Eran los mismos jóvenes que, días atrás, en esa misma plaza, obligaron al Primer Mandatario a recluirse en la autocomplacencia para huir de los abucheos, de la alharaca ensordecedora, de los reclamos y acusaciones cuando anunció su decisión de explotar el Yasuní.
Que un Gobierno que se autodefine como de izquierda disponga aporrear a los jóvenes que expresan su descontento en las calles de Quito es un síntoma aún peor. Esa misma noche afloraron unas técnicas de represión inéditas en el país. Como comentó una de las manifestantes agredidas, la intención de la Policía no fue ni controlar ni reprimir a los manifestantes, sino sembrar miedo; interiorizar en la gente la alerta de la vigilancia y la punición; disciplinar a la sociedad mediante la inquisitorial forma de la advertencia .

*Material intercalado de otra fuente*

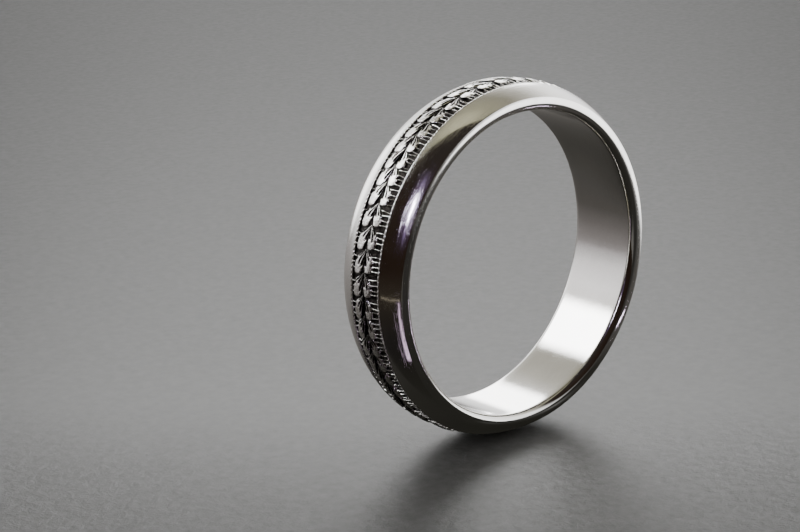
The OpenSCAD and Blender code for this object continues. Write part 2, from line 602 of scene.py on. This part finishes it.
def leaf(shape, side, start, rng):
    """Vertices, faces and face materials (0 bright-cut, 1 painted shade) of one closed leaf."""
    grooves = [(place + rng.uniform(-0.02, 0.02), length + rng.uniform(-0.12, 0.12))
               for place, length in shape["grooves"]]
    tau = across_samples(grooves)
    u, v = leaf_places(shape, tau)
    stretch = 1 + rng.uniform(-0.05, 0.03)
    height = leaf_height(tau, rng)
    cut = leaf_cut(shape, tau, grooves, rng)
    height = np.minimum(height - GROOVE_DEPTH * cut, -CLOSEST)
    theta = start + LEAF_STEP * (u * stretch + rng.uniform(-0.015, 0.015))
    y = side * v * WIRE_IN_Y * (1 + rng.uniform(-0.015, 0.01))
    r = dome_r(y)
    top = ring_points(theta, y, r + height).reshape(-1, 3)
    under = ring_points(theta, y, r - SKIRT_DEPTH).reshape(-1, 3)
    n_s, n_t, count = len(ALONG), len(tau), len(top)
    cell_cut = (cut[:-1, :-1] + cut[1:, :-1] + cut[:-1, 1:] + cut[1:, 1:]) / 4
    # Grooved cells and all hidden faces get the painted-shade metal.
    mats = (cell_cut > PAINTED_SHADE_FROM_CUT).astype(int).reshape(-1).tolist()
    rim = grid_rim(n_s, n_t)
    walls = [[a, b, b + count, a + count] for a, b in zip(rim, rim[1:] + rim[:1])]
    hidden = grid_faces(n_s, n_t, False, False, count) + walls
    return (np.vstack([top, under]), grid_faces(n_s, n_t, False, False) + hidden,
            mats + [1] * len(hidden))


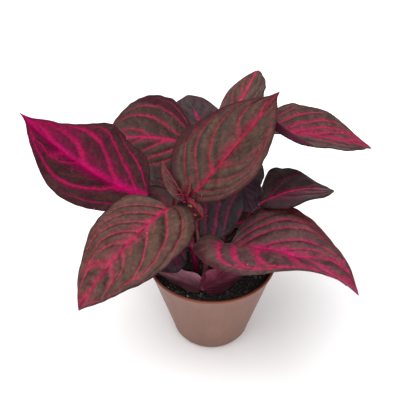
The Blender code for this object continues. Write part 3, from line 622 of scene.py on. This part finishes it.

Las admoniciones del Régimen no podrían ser más desproporcionadas y absurdas: el estudiante que ose pecar de indignación y rebeldía será expulsado del paraíso educativo. Es la innovadora versión verde flex de la represión.
La estrategia autoritaria del Régimen está siendo apuntalada por un discurso represivo y reaccionario desde las altas esferas del oficialismo. No es sencillo descifrar cómo Alianza País podrá bajarse de semejante discurso, al que han añadido una alta dosis de cinismo. Ahora resulta que los grafitis constituyen un atentado criminal contra el Centro Histórico de la capital, y las refriegas entre estudiantes y policías un acto de violencia desbordada. Al parecer, algunos dirigentes del oficialismo están exorcizando sus inconsecuencias y flaquezas pasadas, cuando aplaudían las campañas de “pintas” y los enfrentamientos callejeros desde la comodidad de sus poltronas.
Mediante este ejercicio de dualidad arbitraria se pretende convencer de que es más violento grafitear paredes que impedir por la fuerza que una marcha pacífica llegue a la sede del poder político; que mofarse del poder es más violento que disparar al cuerpo balas de goma; que el jolgorio callejero es más violento que las cadenas ofensivas y denigrantes de la Senacom; que la irreverencia de un cantautor es más violenta que una andanada de calumnias difundida a los cuatro vientos con carácter oficial.